M : Tu te rappelles ce que je t’ai dit tout à l’heure sur le beatmaker ? C’est pareil. Je lui ai expliqué ce dont j’avais envie et je lui ai fait écouter le projet, c’est très important pour qu’elle puisse se mettre dans l’univers. Je lui ai aussi expliqué ce que j’aimais en termes de peinture, et derrière, cette meuf est très forte et très talentueuse, elle a sa patte et moi mes idées, et donc ça fait une cover. C’est exactement de la même manière que l’on fait un morceau. Moi j’ai des idées que je ne peux pas réaliser, car si demain je devais faire une cover en peinture, ça me prendrait trois ans et ça serait pas aussi bien. Comme je le dis tout le temps : “Si t’as des bonnes idées, essaie de t’entourer de gens compétents, parce que tu pourras pas tout faire”. Au moment où j’arrive à mes limites, je fais appel à quelqu’un qui peut m’amener beaucoup plus loin. C’est le cas pour Stéphanie, mais c’est aussi le cas pour tous les beatmakers. Tous les gens qui collaborent et qui font soit de la photo, du clip, du visuel, du beatmaking, etc. Eux, ce sont des “mains” archis importantes, sans eux je ne peux rien faire.
7C : Tu t’efforces toujours à créer une alchimie avec les personnes avec qui tu travailles, on sent que c’est important pour toi et que tu veux arriver à quelque chose de fini et qui rassemble pleins de talents différents.

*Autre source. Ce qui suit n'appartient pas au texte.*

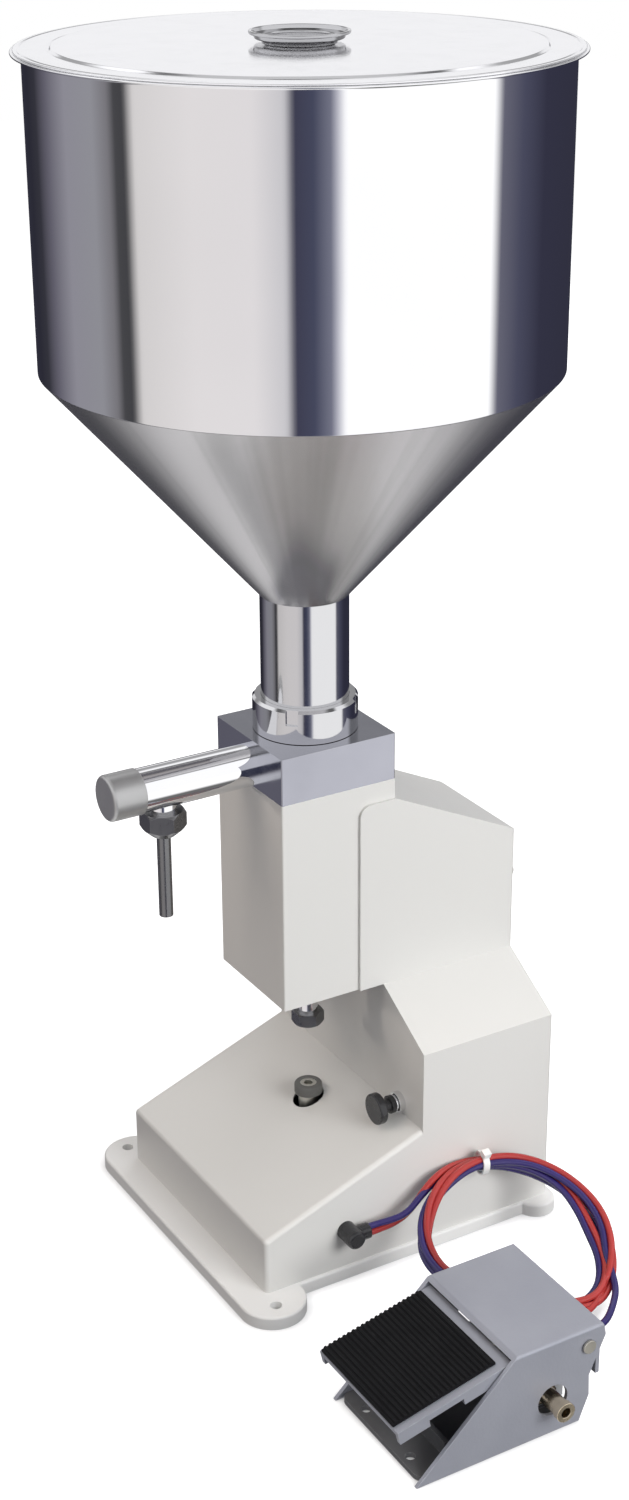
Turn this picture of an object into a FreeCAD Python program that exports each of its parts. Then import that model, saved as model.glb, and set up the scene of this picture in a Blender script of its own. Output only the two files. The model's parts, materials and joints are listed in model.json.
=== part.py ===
import FreeCAD
import Part
import math
import os

# Bench-top piston liquid filler with a foot valve. Millimetres, +Z up, nozzle towards -Y.
# The hopper, the product cylinder and the stroke stop share the axis x = 0, y = 0.

V = FreeCAD.Vector
X, Y, Z = V(1, 0, 0), V(0, 1, 0), V(0, 0, 1)

# ---- driving dimensions: base plate and sheet housing ----
plate_t = 8.0                 # base plate thickness
plate_half = 85.0             # half width of the plate between its ears
plate_lip = 18.0              # plate in front of the housing
plate_back = 4.0              # plate behind the housing
ear_r = 20.0                  # front ear radius
rear_ear_r = 12.0
ear_out = 4.0                 # ear centre outside the housing's side
ear_hole_r = 3.5
ear_hole_out = 12.0           # hole centre outside the housing's side
sheet = 1.8                   # housing sheet thickness
foot_half = 83.0              # half width of the wide foot
deck_front_z = 43.0           # top of the foot's front face
deck_back_z = 83.0            # deck height at the wall
front_y = -78.0               # front face of the foot
wall_y = 29.0                 # wall behind the recess
rear_y = 121.0                # back of the housing
flare_low_z = 134.0           # housing is wide up to here
flare_high_z = 160.0          # and narrow from here up
roof_front_z = 278.0
roof_back_z = 238.0
bend_r = 3.0                  # outer bend radius of the sheet
cheek_corner_r = 7.0          # top front corner of the cheeks
# ---- column and valve block ----
column_half = 37.0
column_front = -37.0
column_back = 37.0
column_top = 290.0
column_wall = 3.0
column_cap = 6.0              # top plate
column_floor = 4.0            # bottom plate
seam_y = 13.0                 # where the housing's cheeks start on the column
cheek_gap = 0.2               # column to housing cheek
block_h = 28.0
# ---- product cylinder ----
bore_r = 20.0
barrel_wall = 4.0
barrel_h = 68.0
barrel_flange_half = 31.0
barrel_flange_t = 8.0
piston_h = 16.0
piston_gap = 0.05
top_clear = 4.0               # piston crown below the block at the top of the stroke
stroke = 42.0
rod_r = 6.0
fit = 0.03                    # radial running clearance of shafts
rod_out = 35.5                # rod end below the column
rod_nut_af = 17.0
rod_nut_h = 8.0
stop_gap = 0.5                # rod end to bumper at full stroke
# ---- crosshead and air cylinder ----
arm_half = 10.0
arm_t = 12.0
arm_low = 1.0                 # arm above the column floor at full stroke
air_y = 80.0                  # air cylinder axis
air_bore_r = 20.0
air_tube_r = 22.5
air_cap_half = 26.0
air_cap_front_h = 18.0
air_cap_rear_h = 18.0
air_tube_h = 66.0
air_rod_r = 7.0
air_piston_h = 14.0
tie_r = 3.0
tie_pitch = 20.5              # tie rod centre from the axis, each way
shelf_t = 5.0
post_t = 8.0
post_half = 30.0
post_foot = 26.0
slot_half = 12.0
# ---- hopper ----
hopper_r = 140.0
hopper_sheet = 1.2
neck_r = 25.0
neck_top_z = 398.0
cone_top_z = 527.0
hopper_top_z = 690.0
flange_out = 5.5              # rim beyond the wall
lid_out = 4.0                 # lid beyond the wall
lid_sheet = 1.0
lid_step_in = 14.0            # raised middle inside the wall
lid_step = 0.8
lid_skirt = 9.0
knob_r = 26.0
knob_waist_r = 18.0
knob_lip = 1.6
knob_h = 5.8
knob_dish = 1.4
# ---- inlet valve and neck nut ----
boss_r = 28.0
boss_h = 10.0
gasket_t = 2.0
neck_nut_r = 30.0
neck_nut_h = 20.0
inlet_bore_r = 18.0
inlet_hole_r = 9.0
inlet_ball_r = 11.0
inlet_lift = 4.0
seat_h = 12.0
cage_t = 3.0
cage_r = 24.0
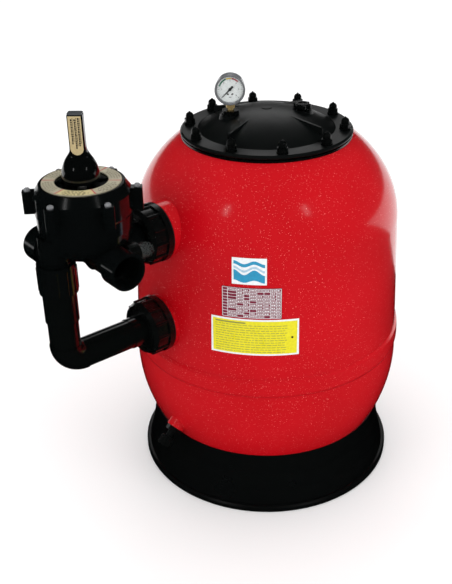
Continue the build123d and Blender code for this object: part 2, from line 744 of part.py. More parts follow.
NODES = {
    "base_skirt": base_skirt,
    "tank_lower_shell": tank_lower_shell,
    "tank_upper_shell": tank_upper_shell,
    "belt_band": belt_band,
    "collar_ring": collar_ring,
    "lid_gasket": lambda: ring(124, 130, 654.9, 656.4),
    "lid": lid,
    "lid_studs": lid_studs,
    "lid_washers": lid_washers,
    "lid_cap_nuts": lid_cap_nuts,
    "gauge_bushing": gauge_bushing,
    "gauge_stem": gauge_stem,
    "gauge_case": gauge_case,
    "gauge_tube": gauge_tube,
    "gauge_dial": gauge_dial,
    "gauge_needle": gauge_needle,
    "gauge_lens": gauge_lens,
    "gauge_bezel": gauge_bezel,
    "vent_body": vent_body,
    "vent_seal": vent_seal,
    "vent_knob": vent_knob,
    "upper_bulkhead": lambda: bulkhead(UPPER_FACE, UPPER_INNER, UPPER_PORT_Z),
    "bulkhead_nuts": bulkhead_nuts,
    "bulkhead_gaskets": lambda: at_ports(ring(PORT_HOLE_R, 47.5, 0.05, 3.05)),
    "union_seals": lambda: at_ports(ring(24.1, 30.1, 31.05, 33.25)),
    "upper_union_nut": lambda: union_nut(UPPER_FACE, UPPER_PORT_Z),
    "lower_bulkhead": lambda: bulkhead(LOWER_FACE, LOWER_INNER, LOWER_PORT_Z),
    "lower_union_nut": lambda: union_nut(LOWER_FACE, LOWER_PORT_Z),
    "lower_elbow_pipe": lower_elbow_pipe,
    "pipe_coupling": pipe_coupling,
    "valve_union_seal": valve_union_seal,
    "valve_union_nut": valve_union_nut,
    "valve_body": valve_body,
    "valve_cover": valve_cover,
    "valve_cover_seal": valve_cover_seal,
    "valve_screws": valve_screws,
    "valve_index_plate": valve_index_plate,
    "valve_port_plate": valve_port_plate,
    "spider_gasket": spider_gasket,
    "valve_rotor": valve_rotor,
    "valve_stem": valve_stem,
    "stem_seal": stem_seal,
    "valve_spring": valve_spring,
    "spring_washer": spring_washer,
    "valve_handle": valve_handle,
    "handle_pin": handle_pin,
    "handle_label": handle_label,
    "sight_glass": sight_glass,
    "sight_glass_ring": sight_glass_ring,
    "drain_body": drain_body,
    "drain_seal": drain_seal,
    "drain_cap": drain_cap,
    "inlet_riser": inlet_riser,
    "diffuser": diffuser,
    "outlet_pipe": outlet_pipe,
    "collector_hub": collector_hub,
    "collector_laterals": collector_laterals,
    "label_notice": lambda: label(224.6, 17.6, 345.5, 413),
    "label_table": lambda: label(223.4, 11.9, 415, 470.5),
    "label_badge": lambda: label(222.5, 6.9, 476.5, 523),
}

os.makedirs("parts", exist_ok=True)
for name, make in NODES.items():
    export_step(make(), f"parts/{name}.step")
print(len(NODES), "nodes")
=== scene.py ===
import json
import math
import random

import bpy
from mathutils import Matrix, Vector


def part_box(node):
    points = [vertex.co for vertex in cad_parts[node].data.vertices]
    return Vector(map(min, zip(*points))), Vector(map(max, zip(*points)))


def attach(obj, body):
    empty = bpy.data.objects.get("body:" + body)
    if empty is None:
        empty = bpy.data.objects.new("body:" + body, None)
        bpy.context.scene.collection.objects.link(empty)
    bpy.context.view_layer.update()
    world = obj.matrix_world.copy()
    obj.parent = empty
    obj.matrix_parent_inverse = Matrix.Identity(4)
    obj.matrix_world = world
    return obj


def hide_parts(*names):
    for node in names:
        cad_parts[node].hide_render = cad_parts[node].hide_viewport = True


# Sand filter tank with a side-mount six-way valve: finishes, print on its labels, camera and light.
# Everything is in metres: origin on the tank axis at floor level, +Z up, the valve on the -X side.

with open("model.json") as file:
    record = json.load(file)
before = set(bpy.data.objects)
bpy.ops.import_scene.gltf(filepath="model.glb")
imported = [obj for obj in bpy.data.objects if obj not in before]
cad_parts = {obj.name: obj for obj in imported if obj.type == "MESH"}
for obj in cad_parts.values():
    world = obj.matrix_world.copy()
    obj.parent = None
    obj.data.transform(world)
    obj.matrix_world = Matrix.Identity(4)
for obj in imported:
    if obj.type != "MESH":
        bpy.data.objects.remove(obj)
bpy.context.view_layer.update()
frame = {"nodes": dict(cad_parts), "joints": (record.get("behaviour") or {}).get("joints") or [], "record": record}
NODES = frame["nodes"]
JOINTS = {joint["name"]: joint for joint in frame["joints"]}

# ---- places taken from the frame ---------------------------------------------------------
VALVE_AXIS = Vector(JOINTS["handle_turn"]["pos_m"]) * Vector((1, 1, 0))
GAUGE_CENTRE = Vector(JOINTS["needle_turn"]["pos_m"])
GAUGE_FACE = -Vector(JOINTS["needle_turn"]["axis"])
HANDLE_AZ = math.degrees(math.atan2(GAUGE_FACE.y, GAUGE_FACE.x))   # the lever's label looks the same way
INDEX_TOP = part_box("valve_index_plate")[1].z
LEVER_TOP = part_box("valve_handle")[1].z
LEVER_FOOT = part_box("valve_handle")[0].z


def heights(node):
    low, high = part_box(node)
    return low.z, high.z


NOTICE_LOW, NOTICE_HIGH = heights("label_notice")
TABLE_LOW, TABLE_HIGH = heights("label_table")
BADGE_LOW, BADGE_HIGH = heights("label_badge")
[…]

M : Il y a deux points, l’alchimie et le talent. L’alchimie, j’aime ça parce que c’est stylé, c’est jouissif de créer quelque chose avec des gens qui te comprennent. Quelqu’un avec qui tu as une alchimie artistique, c’est bon, parce que tu peux avancer, tu peux aller tout droit. Au pire, vous allez faire une erreur ensemble, mais vous allez recommencer et ça c’est des bonnes conditions de travail. Au-delà de ça, si tu as des bonnes conditions de travail avec quelqu’un qui bosse bien et qui a du talent, t’as gagné. Tu peux t’entendre bien avec des gens qui sont pas très forts, mais c’est frustrant.
Il y a aussi une deuxième chose. Par exemple, quand on écoute un projet, il va y avoir le nom de l’artiste et basta, c’est tout. Du coup, tu as tendance à te dire: “Ouais, j’écoute un artiste, il a pensé tout de A jusqu’à Z, c’est un putain de génie !”. Mais c’est faux, ça n’arrive jamais. Même les plus grands génies ont besoin d’un ou deux coups de main. En vrai, c’est stylé aussi de se dire, quand t’écoutes un projet : “ Ah ouai, y’a cinq, six, sept, huit mille personnes talentueuses qui se sont mises sur un seul et même projet !”. Moi je suis grave saucé de pouvoir me dire que j’ai réussi à convaincre un photographe, une peintre, des mecs qui ont rien à voir avec moi et qui font de la FX, etc.
7C : D’ailleurs c’est quelque chose qui se ressent, notamment dans ton parcours, puisque tu as toujours été entouré, que ce soit avec la 75e session ou avec LTF. Tu es toujours dans une démarche de travail d’équipe et on sent que c’est important pour toi.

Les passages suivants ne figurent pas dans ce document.